Activist short selling campaigns in Australia under regulatory scrutiny

By Edmond Park
10 Jun 2021
To the extent INFO 255 and the implementation of "better practices" may result in greater confidence by shareholders in the accuracy of activist short reports and increase shareholder and market expectations about the adequacy and accuracy of target companies' responses, it may encourage more section 247A applications.

On 1 June 2021, ASIC published its new Information Sheet "Activist short selling campaigns in Australia" (INFO 255), in response to short selling financial products in Australia. INFO 255 specifically focuses on activist short selling, defined as the act of "taking a short position in a financial product and then publicly disseminating information (eg. one or more reports) directly or through an agent to negatively impact the price of the product", and recommends "better practices" amongst activist short sellers and authors of short reports, target entities, market participants and market operators.

ASIC's approach signals the importance it places on market integrity during short selling campaigns. For ASIC, its "immediate priorities with short selling campaigns are to protect investors, to protect the integrity of the market for the target entity's securities and to ensure the market is informed".

This article outlines key features of INFO 255, and then considers two recent cases on activist short selling.
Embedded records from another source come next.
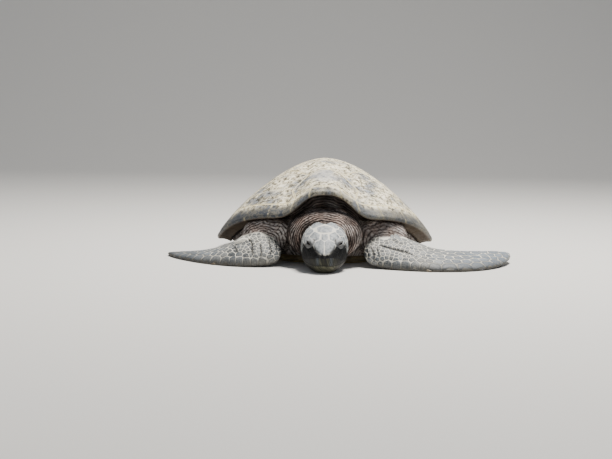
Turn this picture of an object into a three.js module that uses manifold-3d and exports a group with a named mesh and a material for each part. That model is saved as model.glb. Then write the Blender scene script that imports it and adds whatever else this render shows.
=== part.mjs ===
// A green sea turtle, life size, lying at rest on a level floor with its head down and its flippers spread.
// Millimetres, +Z up. +X is the animal's left, -Y is the way it faces, and the origin is on the floor
// under the middle of the plastron. Every scute of the shell, each length of limb, the beak, the eyes and
// the claws are solids of their own, which meet at narrow seams.
import * as THREE from "three";
import { mergeVertices } from "three/addons/utils/BufferGeometryUtils.js";
import Module from "manifold-3d";

const wasm = await Module();
wasm.setup();

// ---------------------------------------------------------------- driving dimensions
const SEAM = 1.2; // open width between two scutes
const CUT = 0.35; // gap left where one piece is cut by its neighbour
const SHELL = {
  halfWidth: 342,
  front: 370, // from the top of the dome forward to the rim
  back: 510, // and backward
  top: 302, // height of the dome above the floor
  centreY: -60,
  scuteThick: 5,
  boneDepth: 8, // the trunk's top lies this far under the scutes' outer face
  ring: 0.865, // where the marginal scutes meet the inner ones, as a share of the rim's radius
  ringFront: 0.045, // and how much nearer to the rim that is in front
};
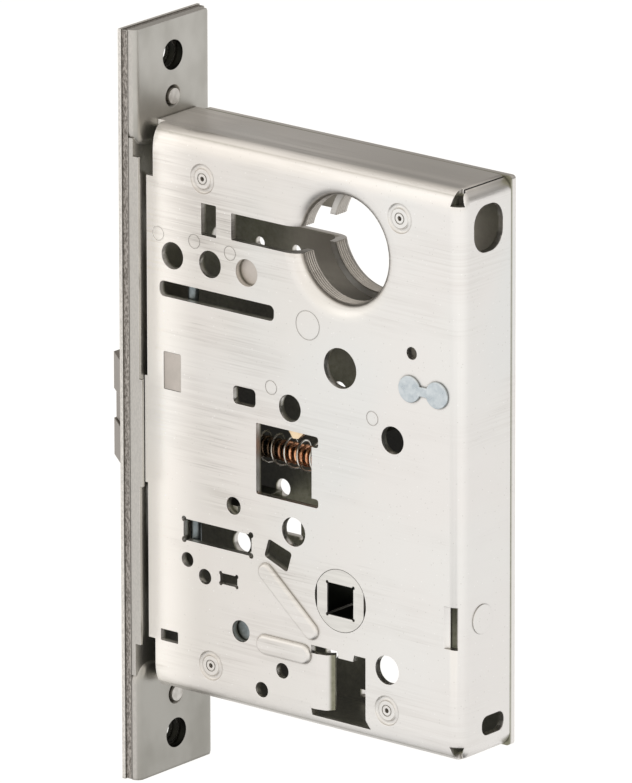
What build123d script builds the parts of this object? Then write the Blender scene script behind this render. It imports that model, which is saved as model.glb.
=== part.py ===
from build123d import *
import math
import os

# Mortise lock with a passage function: levers on both sides draw one sprung latchbolt.
# Frame, in mm: X = 0 is the outer face of the armor front and +X runs into the door.
# Y = 0 is mid-thickness of the case, and the plate that carries the ribs faces -Y.
# Z = 0 is mid-height of the armor front, +Z up.

# ---- driving dimensions ----
FRONT_HEIGHT = 203.2
FRONT_WIDTH = 31.75
ARMOR_THICK = 1.2
INNER_THICK = 1.8
EAR_THICK = 2.3
EAR_INNER_Z = 69.8
FRONT_SCREW_SPACING = 184.15
FRONT_SCREW_R = 3.95
INNER_SCREW_R = 3.3
ARMOR_HOLE_R = 2.8
ARMOR_SCREW_Z = 81.1
ARMOR_SCREW_R = 2.1

CASE_HEIGHT = 152.4
CASE_THICK = 22.2
CASE_FRONT_X = 7.7
CASE_BACK_X = 109.5
SHEET = 2.0
BEND_R = 3.7
END_BEND_RISE = 6.5

BACKSET = 69.85
HUB_Z = -40.0
CYLINDER_Z = HUB_Z + 93.66
THREAD_R = 14.3
SPINDLE = 8.7
JOURNAL_R = 8.35
THROUGH_BOLT_OFFSET = 15.5
THROUGH_BOLT_R = 3.9

LATCH_Z = -7.5
LATCH_HEIGHT = 28.0
LATCH_THICK = 15.8
LATCH_THROW = 19.05
LATCH_REAR_X = 12.0
TAIL_R = 1.6
TAIL_PLATE_X = 67.8
TAIL_PLATE_THICK = 2.0
CLIP_THICK = 0.9
SPRING_STOP_X = 61.6
TONGUE_PIN_X = 3.0
TONGUE_PIN_Y = 1.0
TONGUE_PIN_R = 1.5
TONGUE_HALF = 3.9

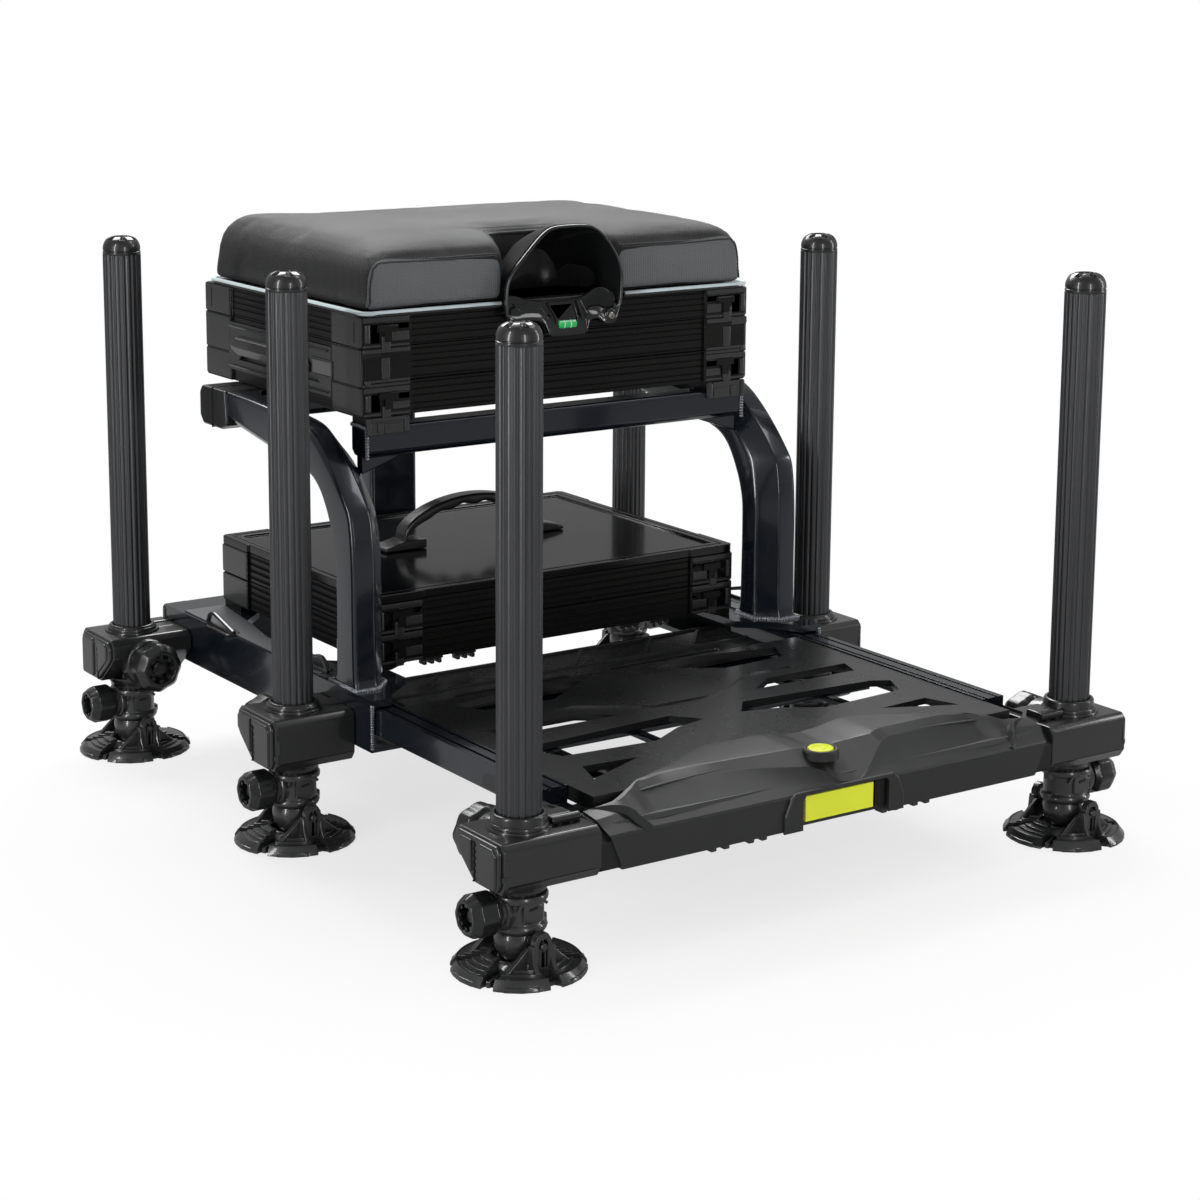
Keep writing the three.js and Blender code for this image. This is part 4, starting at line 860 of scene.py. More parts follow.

The first case is a private litigation brought by a target entity against an overseas activist short seller for declarations as to contraventions (Rural Funds Management Limited (as responsible entity for the Rural Funds Trust and RF Active) v Bonitas Research LLC [2020] NSWSC 61; Clayton Utz acted for the plaintiff), which foreshadows what an ASIC enforcement action might look like. The second case provides a timely reminder to companies of shareholder class action risk, where shareholders seek to investigate prospects of pursuing a class action by applying to inspect the books of the company where the company has become a target of an activist short selling campaign (Furniss v Blue Sky Alternative Investments Limited [2021] QSC 46).


Reports published by Activist Short Sellers

INFO 255 says that reports published by activist short sellers designed to cause the price of a target entity's securities to fall enabling them to realise a profit – for example in respect of the target entity's "finances, management, public disclosures or future prospects" – should be:

  • based on reliable and verifiable information, avoid "emotive, intemperate or defamatory language", be "factual, relevant and expressed in a clear and objective manner" and clearly disclose any conflicts of interest;
  • fact-checked with the target entity to avoid misinforming the market;
  • released outside of Australian trading hours (but not immediately before market open); and
  • prepared and released so that they are appropriately quarantined before their publication.

Target entities

In relation to target entities, INFO 255 says:

  • if notified before the release of a short report:
    • they should prepare a response to be released to the market around the same time that the report is to be published and before trading recommences so that investors have all relevant information;
    • a trading halt should be sought if the entity disputes the claims and assertions in the report;
  • if they do not receive prior notice of a short report and the report is likely to have a material effect on the entity's share price, they should immediately request a temporary trading halt to allow time to prepare a response so that investors have all relevant information; and
  • they should ensure timely and transparent disclosure of information (not limited to its statutory reporting) about its business model, business activities, corporate governance and organisation, commercial strategies and financial position to minimise asymmetry of information available to investors.

Market participants

Market participants should monitor for suspicious short selling activity and report it to ASIC as soon as possible.


Market operators

Market operators should:

  • institute an immediate trading halt if they become aware of a new short report that has had a material price impact on the target entity's securities;
  • request that the target entity release a detailed and comprehensive response to the market as soon as possible; and
  • continue monitoring for subsequent or follow up short reports and consider any possible breaches of the listing rules.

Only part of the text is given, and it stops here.